**Written request**
Repeat the entire listing exactly as written.

--- start ---

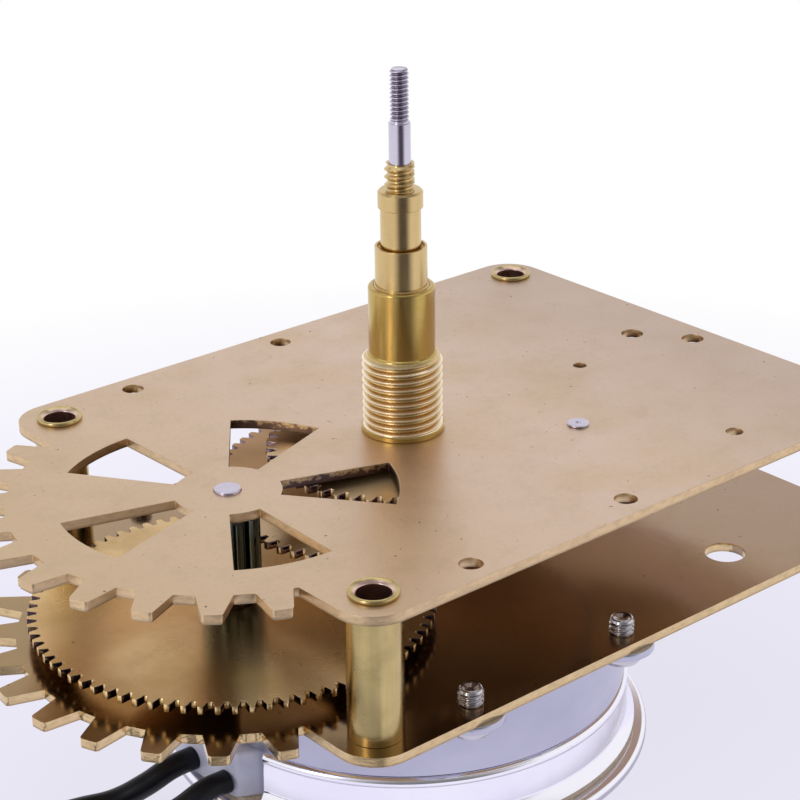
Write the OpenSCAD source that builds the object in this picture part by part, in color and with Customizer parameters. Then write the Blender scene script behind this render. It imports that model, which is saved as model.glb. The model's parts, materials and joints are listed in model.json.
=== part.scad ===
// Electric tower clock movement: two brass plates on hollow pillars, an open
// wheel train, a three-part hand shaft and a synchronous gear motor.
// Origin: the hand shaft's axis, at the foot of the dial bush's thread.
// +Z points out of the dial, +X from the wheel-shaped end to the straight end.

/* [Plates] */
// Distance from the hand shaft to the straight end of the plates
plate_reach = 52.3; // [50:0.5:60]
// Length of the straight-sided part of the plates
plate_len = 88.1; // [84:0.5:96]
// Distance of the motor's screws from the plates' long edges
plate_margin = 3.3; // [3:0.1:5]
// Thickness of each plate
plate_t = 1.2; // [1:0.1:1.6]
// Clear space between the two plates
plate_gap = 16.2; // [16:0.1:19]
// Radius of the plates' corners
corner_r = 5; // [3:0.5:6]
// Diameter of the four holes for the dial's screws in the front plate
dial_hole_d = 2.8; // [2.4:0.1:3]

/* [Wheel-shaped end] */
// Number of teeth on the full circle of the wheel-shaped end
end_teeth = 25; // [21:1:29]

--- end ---

**Finished answer**
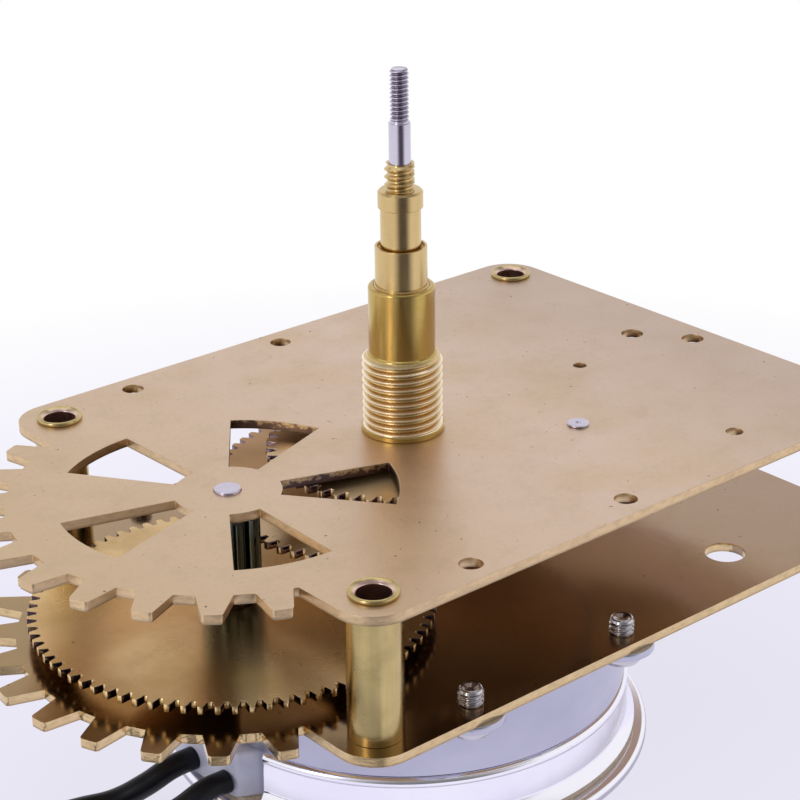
Write the OpenSCAD source that builds the object in this picture part by part, in color and with Customizer parameters. Then write the Blender scene script behind this render. It imports that model, which is saved as model.glb. The model's parts, materials and joints are listed in model.json.
=== part.scad ===
// Electric tower clock movement: two brass plates on hollow pillars, an open
// wheel train, a three-part hand shaft and a synchronous gear motor.
// Origin: the hand shaft's axis, at the foot of the dial bush's thread.
// +Z points out of the dial, +X from the wheel-shaped end to the straight end.

/* [Plates] */
// Distance from the hand shaft to the straight end of the plates
plate_reach = 52.3; // [50:0.5:60]
// Length of the straight-sided part of the plates
plate_len = 88.1; // [84:0.5:96]
// Distance of the motor's screws from the plates' long edges
plate_margin = 3.3; // [3:0.1:5]
// Thickness of each plate
plate_t = 1.2; // [1:0.1:1.6]
// Clear space between the two plates
plate_gap = 16.2; // [16:0.1:19]
// Radius of the plates' corners
corner_r = 5; // [3:0.5:6]
// Diameter of the four holes for the dial's screws in the front plate
dial_hole_d = 2.8; // [2.4:0.1:3]

/* [Wheel-shaped end] */
// Number of teeth on the full circle of the wheel-shaped end
end_teeth = 25; // [21:1:29]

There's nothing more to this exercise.